Adapted from one of my favorite classics, director Greta Gerwig did not disappoint with this installment of “Little Women.” The characters were brought to life with some of the best millennial actors to date, including Timothée Chalamet, Emma Watson and Saoirse Ronan. The cinematography was a warm blanket over the film, with a soft color scheme and flowy attire.
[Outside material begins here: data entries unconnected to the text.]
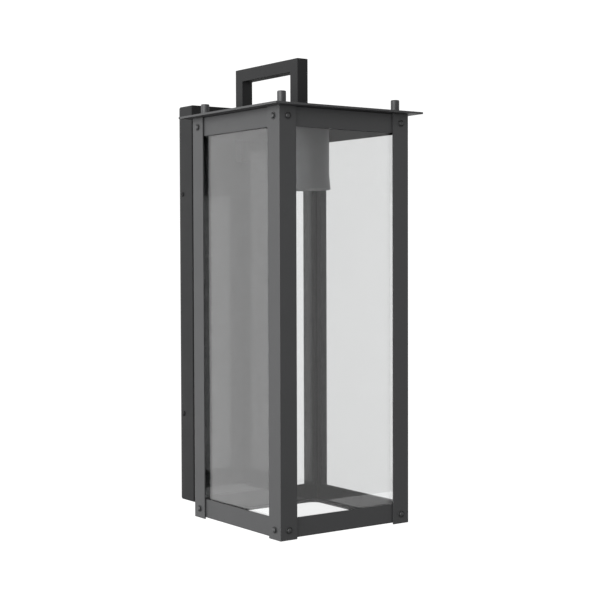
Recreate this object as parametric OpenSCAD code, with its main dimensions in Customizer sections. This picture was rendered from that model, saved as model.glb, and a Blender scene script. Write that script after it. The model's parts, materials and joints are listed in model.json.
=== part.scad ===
// Outdoor wall lantern: a glazed case of angle-section posts hangs from a square arm on a wall pan.
// The origin is the middle of the pan's wall side. +X is right, +Y goes into the wall, +Z is up.

/* [Glazed case] */
// Width of the case over its corner posts
case_w = 157; // [130:1:190]
// Depth of the case over its corner posts, front to back
case_d = 156; // [130:1:190]
// Length of the corner posts
post_len = 410; // [340:1:500]
// Leg width of the angle-section posts
post_leg = 19.5; // [17:0.5:24]
// Metal thickness of the posts
post_t = 1.5; // [1.2:0.1:2]
// Height of the folded rails at the top and bottom of the case
rail_h = 19; // [16:0.5:26]
// Sheet thickness of the two folded frames
rail_t = 1.5; // [1.2:0.1:2]
// How far the posts' feet stand below the bottom frame
foot_drop = 1.4; // [0.5:0.1:4]
// Width of the frames' flat flange, from the rail's outer face
flange_w = 11; // [10:0.5:14]
// Corner radius of the opening in each frame
opening_r = 10; // [6:0.5:14]

/* [Glass] */
// Thickness of the glass panes
glass_t = 3; // [2:0.5:4]
// Thickness of the glazing tape between the metal and the glass
tape_t = 0.5; // [0.3:0.1:1]
// Width of the glazing tape along the posts
tape_w = 5; // [4:0.5:8]
// Gap between a side pane's edge and the pane across it
glass_gap = 0.4; // [0.2:0.1:1]

/* [Rivets] */
// Diameter of a rivet's domed head
rivet_head_d = 7; // [5:0.1:8]
// Height of a rivet's domed head
rivet_head_h = 2; // [1:0.1:2.5]
// Diameter of a rivet's shank
rivet_shank_d = 3.2; // [2.4:0.1:4]
// Distance from a post's end to the rivets
rivet_from_end = 9.5; // [8:0.5:12]

/* [Roof and finials] */
// How far the roof plate stands out past the posts, all round
roof_overhang = 10.5; // [6:0.5:20]
// Thickness of the roof plate
roof_t = 2; // [1.5:0.1:3]
// Diameter of a finial's knob
finial_d = 8.6; // [7:0.1:10]
// Height of a finial's knob
finial_h = 12.3; // [8:0.1:20]
// Distance from the posts' outer faces to a finial's axis
finial_inset = 9.4; // [8.5:0.1:11]
// Diameter of a finial's threaded stud
stud_d = 4; // [3:0.5:5]
// Width of a weld nut across its flats
nut_af = 7; // [6:0.5:8]
// Thickness of a weld nut
nut_t = 3.2; // [2.4:0.1:4]

/* [Hanging arm] */
// Side of the arm's square tube
arm_w = 13; // [12:0.5:16]
// Wall thickness of the arm's tube
arm_t = 1.5; // [1:0.1:1.5]
// Height of the arm above the roof
arm_rise = 56; // [40:1:90]
// How far the arm's rear leg reaches down the front of the wall pan
arm_tail = 58; // [50:1:90]
// Diameter of the hollow stem that ties the arm, roof and cup together
stem_d = 8; // [7:0.5:8]
// Bore of the hollow stem
stem_bore = 5; // [4.8:0.1:5.5]

/* [Socket cup] */
// Outer diameter of the cup
cup_d = 59.4; // [50:0.2:70]
// Height of the cup
cup_h = 74; // [68:1:100]
// Metal thickness of the cup
cup_t = 1; // [0.8:0.1:1.5]
// How far the cup's lower edge flares out
cup_flare = 1.3; // [0:0.1:3]
// Height of the flared edge
cup_flare_h = 14; // [8:1:20]

/* [Lampholder] */
// Outer diameter of the porcelain body
holder_d = 38; // [34:0.5:42]
// Height of the porcelain body
holder_h = 43; // [40:1:50]
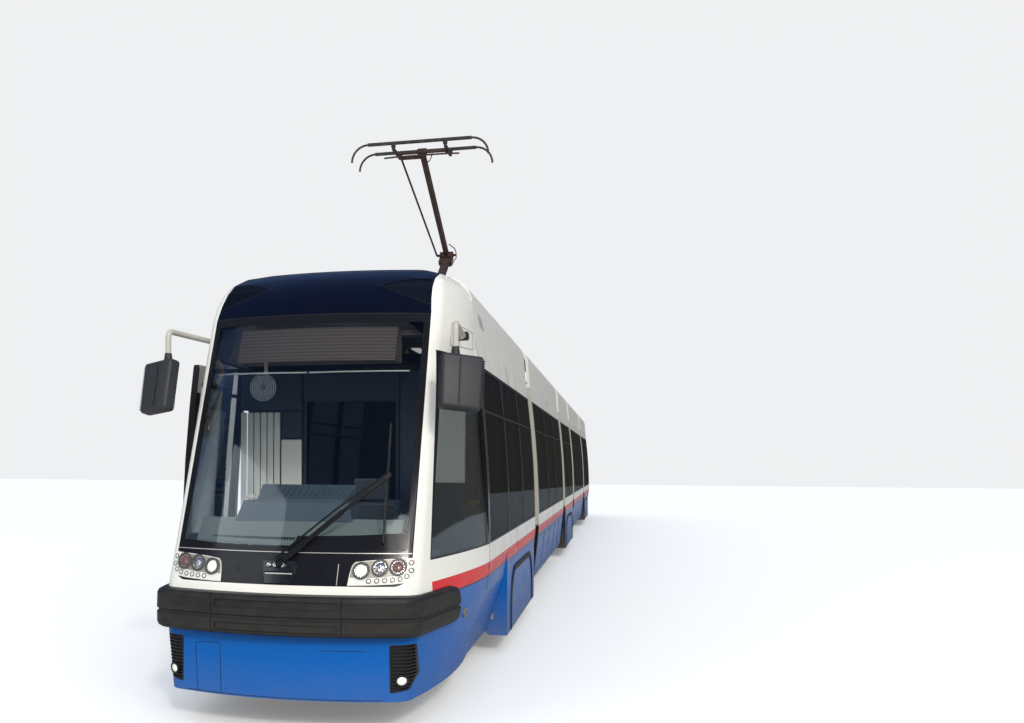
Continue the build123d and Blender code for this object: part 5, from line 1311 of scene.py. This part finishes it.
roof_paint = roof_livery()
vent_grey = grained("vent_grey", (0.09, 0.09, 0.092), 0.5, 200.0, 0.0003, Metallic=0.3)
# start and end from the section's start, half width, top
ROOF_UNITS = {
    "a": ((0.250, 2.350, 0.700, 3.330), (2.550, 4.350, 0.600, 3.250)),
    "b": ((0.300, 2.500, 0.720, 3.320), (3.000, 5.300, 0.650, 3.250)),
    "c": ((0.300, 1.500, 0.640, 3.260), (1.750, 3.000, 0.720, 3.320)),
    "d": ((0.300, 2.300, 0.650, 3.250), (2.900, 5.300, 0.720, 3.320)),
    "e": ((0.450, 2.300, 0.720, 3.320), (2.700, 4.200, 0.650, 3.260)),
}


def blocks(name, body, finish, rows, edge=0.004):
    """Blocks with rounded edges, from rows of two opposite corners, from the nose and over the rail."""
    bm = bmesh.new()
    for (x0, y0, z0), (x1, y1, z1) in rows:
        centre = Vector(((x0 + x1) / 2, NOSE + (y0 + y1) / 2, RAIL + (z0 + z1) / 2))
        size = Matrix.Diagonal((abs(x1 - x0), abs(y1 - y0), abs(z1 - z0), 1))
        bmesh.ops.create_cube(bm, size=1.0, matrix=Matrix.Translation(centre) @ size)
    return finished(name, bm, body, finish, edge, tidy=False)


def discs(name, body, finish, rows, axis, edge=0.003, segments=32):
    """Turned discs, from rows of (centre, radius, other radius, length) along one axis."""
    bm = bmesh.new()
    turns = {"X": Matrix.Rotation(pi / 2, 4, "Y"), "Y": Matrix.Rotation(-pi / 2, 4, "X"),
             "Z": Matrix.Identity(4)}
    turn = turns[axis]
    for centre, first, second, length in rows:
        stub(bm, placed(centre)[0], first, second, length, turn, segments)
    return finished(name, bm, body, finish, edge)


for letter, units in ROOF_UNITS.items():
    paint(f"roof_{letter}", roof_paint)
    smoothed(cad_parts[f"roof_{letter}"], 22)
    body = f"section_{letter}"
    section_start = SECTION_SPANS[letter][0]
    fans, lids, louvres = [], [], []
    for start, end, half, top in units:
        first, last = section_start + start, section_start + end
        wide = half > 0.68
        lids.append(((-half + 0.12, first + 0.10, top - 0.02), (half - 0.12, last - 0.10, top + 0.008)))
        for i in range(3):
            y = first + (last - first) * (i + 0.5) / 3
            if wide:
                fans.append(((0, y, top + 0.014), 0.24, 0.225, 0.020))
            if i < 2:
                lids.append(((-0.05, y + 0.30, top), (0.05, y + 0.33, top + 0.020)))
        count = int((last - first - 0.3) / 0.05)
        for i in range(count):
            y = first + 0.15 + i * 0.05
            for side in (-1, 1):
                louvres.append(((side * (half - 0.004), y, DECK_TOP + 0.10),
                                (side * (half + 0.006), y + 0.030, top - 0.08)))
    blocks(f"roof_lids_{letter}", body, roof_paint, lids, 0.006)
    blocks(f"roof_louvres_{letter}", body, vent_grey, louvres, 0.002)
    if fans:
        discs(f"roof_fans_{letter}", body, vent_grey, fans, "Z", 0.004, 40)
        guards = []
        for (x, y, z), radius, other, length in fans:
            for share in (0.30, 0.55, 0.80):
                reach = radius * share
                hoop = [(x + reach * cos(a), y + reach * sin(a), z + 0.012)
                        for a in [pi * k / 10 for k in range(21)]]
                guards.append((placed(*hoop), 0.004, 6, 1, 0.001))
            for a in [pi * k / 3 for k in range(6)]:
                tip = (x + radius * 0.9 * cos(a), y + radius * 0.9 * sin(a), z + 0.014)
                guards.append((placed((x, y, z + 0.014), tip), 0.005, 6))
        shaped(f"roof_fan_guards_{letter}", body, vent_grey, swept_tube, guards)
    length = SECTION_SPANS[letter][1] - section_start
    blocks(f"roof_walkways_{letter}", body, vent_grey,
           [((side * 0.735, section_start + 0.05 + 0.42 * i, DECK_TOP + 0.002),
             (side * 0.795, section_start + 0.40 + 0.42 * i, DECK_TOP + 0.022))
            for side in (-1, 1) for i in range(int(length / 0.42))], 0.003)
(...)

If watchers are looking for a feel-good family movie, this one cannot be beaten.
Although I was touched by this film, it may be portrayed as too girlish and childish for a Best Picture win, even with Gerwig’s modern spin.
Taika Waititi’s “Jojo Rabbit” has a unique take on World War II. Due to the absurd plotline of a child with Adolf Hitler as the imaginary friend, some parts are laughable, which feels wrong for such a heavy subject.
The movie made two isolated moods into a PG 13 dramedy and because of the strange mix, it seemed as though the movie could not differentiate between comedy and seriousness, therefore not fitting the mold for Best Picture.
Receiving an impressive 99% on Rotten Tomatoes, “Parasite” lives up to its high expectations. This Korean picture, filmed primarily in Seoul, shines a light on the differing experiences of the upper and lower classes as one family hires another for daily work. The thematic mix of mischief and sacrifices proves to be an interesting watch. The turn-off for some watchers may be the presence of English subtitles, though for me, they were forgotten within minutes.
Foreign films have been snubbed for Best Picture in the past, but because of the high ratings and overall praise from Hollywood, this movie could make history as the first foreign-language film to take the Oscar home.